Oh look, two in one night, I'm gonna win a prize for the most updates to a movella that's essentially a bad mood diary
If there was one word that represents me, any word at all, it'd be please.
It seems stupid. But it's me. When I'm hunched over, crying, it's all I think. When I'm screaming inside but my throat can only squeeze out one word, it's all I can say.
I say it when I'm in my darkest moments. I don't even fucking know why. It's just there. A hope of something, anything, I suppose. Look at me, trying to psychoanalyse myself. I'm so pathetic.
I am. I'm pathetic. I talk big, act big, but inside I'm terrified, all the time. When it comes to actually doing something, my brain's spent so long imagining scenarios in which I don't have to do it that I lose the ability to.
Ever heard of the slippery slope? That's what goes on inside my head. What could happen that would mean I didn't have to do my homework? Maybe I go home sick, maybe I get terminally ill, maybe a family member gets terminally ill, maybe a family member dies, maybe I die.
All that, to avoid doing homework. I imagine it in such vivid detail, if any of it really happened, I don't think I'd feel anything at all.
I guess that's another problem with me.
When it really matters, I don't feel. I just take in what happens, analysing it. It's only later when it sinks in.
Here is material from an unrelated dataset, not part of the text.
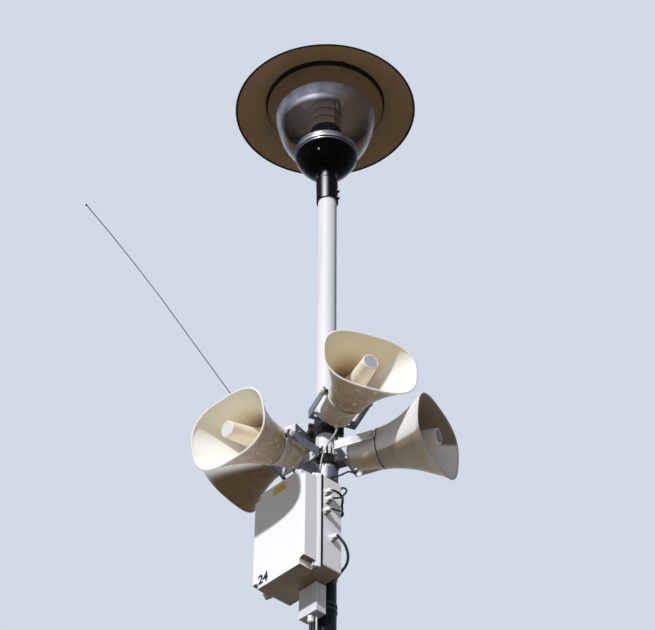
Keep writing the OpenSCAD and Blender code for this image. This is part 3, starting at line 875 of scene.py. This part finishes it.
def buildLowerClamp():  # its solid goes higher, so the top is cut off at the collar's foot
    clamp = copyOf("lower_clamp", "clampLower", "root", ["darkSteel"], 0)
    radius, high = collar["cutRadius"], collar["cutHigh"]
    work = turned([(0, 0), (radius, 0), (radius, high), (0, high)], steps=64)
    cutter = toPiece("clampCutter", work, Matrix.Translation((0, 0, collar["foot"])))
    bpy.context.collection.objects.link(cutter)
    cut = clamp.modifiers.new("cut", "BOOLEAN")
    cut.operation = "DIFFERENCE"
    cut.object = cutter
    bpy.context.view_layer.update()
    shown = clamp.evaluated_get(bpy.context.evaluated_depsgraph_get())
    mesh = bpy.data.meshes.new_from_object(shown)
    clamp.modifiers.remove(cut)
    bpy.data.objects.remove(cutter)
    clamp.data = mesh
    for face in mesh.polygons:
        face.material_index = 0
    rounded(clamp, 0.0006)


def buildCollar():
    radius, foot, head = collar["radius"], collar["foot"], collar["head"]
    base = [
        (radius - 0.0002, foot), (radius + 0.0004, foot), (radius + 0.0004, head - 0.002),
        (radius + 0.0001, head), (radius - 0.0002, head),
    ]
    work = turned(base, steps=64, closed=True)
    piece = toPiece("collarSleeve", work)
    seat(piece, "root", ["rubberBlack"], ["steel_bands"])
    work = bmesh.new()
    for step in range(collar["bars"]):
        bar = bmesh.ops.create_cube(work, size=1)["verts"]
        size = (collar["barThick"], collar["barWide"], head - foot)
        bmesh.ops.scale(work, vec=size, verts=bar)
        bmesh.ops.translate(work, vec=(radius + 0.0009, 0, (head + foot) / 2), verts=bar)
        turn = Matrix.Rotation((step + 0.3) * 2 * math.pi / collar["bars"], 3, "Z")
        bmesh.ops.rotate(work, cent=(0, 0, 0), matrix=turn, verts=bar)
    piece = toPiece("mastCollar", work)
    rounded(seat(piece, "root", ["slottedCollar"], ["steel_bands"]), 0.0007)


def buildStraps():  # the two black straps that hold the box's cables
    bands = copyOf("steel_bands", "boxStraps", "root", ["rubberBlack"], 0.0003)
    work = bmesh.new()
    work.from_mesh(bands.data)
    upper = [vert for vert in work.verts if vert.co.z > collar["strapsBelow"]]
    bmesh.ops.delete(work, geom=upper, context="VERTS")
    work.to_mesh(bands.data)
    work.free()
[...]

Like when my Mum's friend died. She told me the news when I was watching TV. It sort of registered and a small part of me was thinking I should get up, go into the kitchen where she was crying, but I didn't. I wasn't even that close to him, but he was the sort of person to leave a big impression. He was so full of life. Or, I guess, maybe not.
But the next morning, I was walking to school and someone asked me if I was alright and I just broke. I kept crying. I couldn't stop. That's when it hit me that he was gone.